Sony development head Shuhei Yoshida discusses development of new portable system.

 
Uncharted was one of the best looking Vita games at E3.

Sony Computer Entertainment Worldwide Studio head Shuhei Yoshida is featured in a big Weekly Famitsu interview this week. The main topic of the conversation is, as one would expect, PlayStation Vita. Sokuho@Hokanko has summed up the finer points of the interview.

Reiterating comments made with the international press during E3, Yoshida said that Sony's target from the start of Vita's development was a price tag of within 25,000 yen.

Development on the hardware started in Spring 2009. The development staff attempted to avoid the creation method of putting everything they want into the hardware regardless of how expensive it gets. Instead, they aimed for both a good price and high quality.
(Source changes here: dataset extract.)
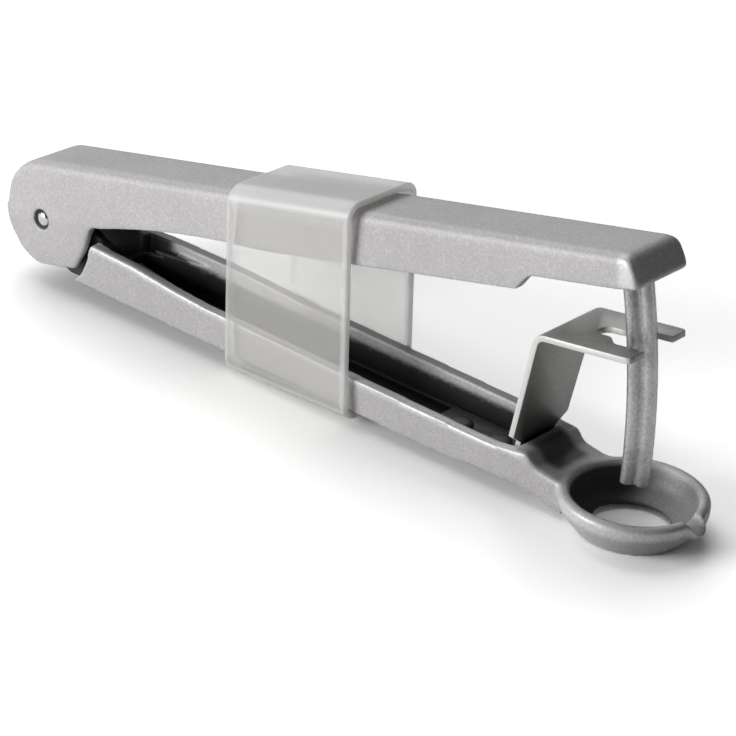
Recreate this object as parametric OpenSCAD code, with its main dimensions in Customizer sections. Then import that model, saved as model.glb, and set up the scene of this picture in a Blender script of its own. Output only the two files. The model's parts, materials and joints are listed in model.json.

One feature that almost didn't make the cut is the system's rear touch pad. This idea was originally rejected because of potential costs and doubts over it offering an enjoyable experience. After trying the rear touch pad out, though, they immediately decided to use it.

On the software development front, Yoshida noted that with many current platforms, development starts first with the creation of an engine. This is something they feel is wasteful, so with Vita, they aimed to offer a development environment that would allow for developers to immediately get games running. This way, developers could spend most of their time on making their games enjoyable.

Yoshida is impressed with the quality third party developers have been able to get out of the Vita so early on. He said that he can't wait to see how things evolve when these developers are working on their second or third generation titles.

Surprisingly, development on the Vita hardware itself may not actually be finalized. While the system we saw at E3 was basically the final version, Yoshida said that it's possible there could still be small changes made to the system.

The button layout is probably something that won't be changing, though. Yoshida noted that the current layout is something that was determined with input from third party developers.

CORRECTION: A previous version of this story incorrectly wrote that Sony is currently seeking third party opinions on Vita button positioning. In the interview, Yoshida says that Sony sought (past tense) developer input for the button positioning. (Thanks, nanasisan!)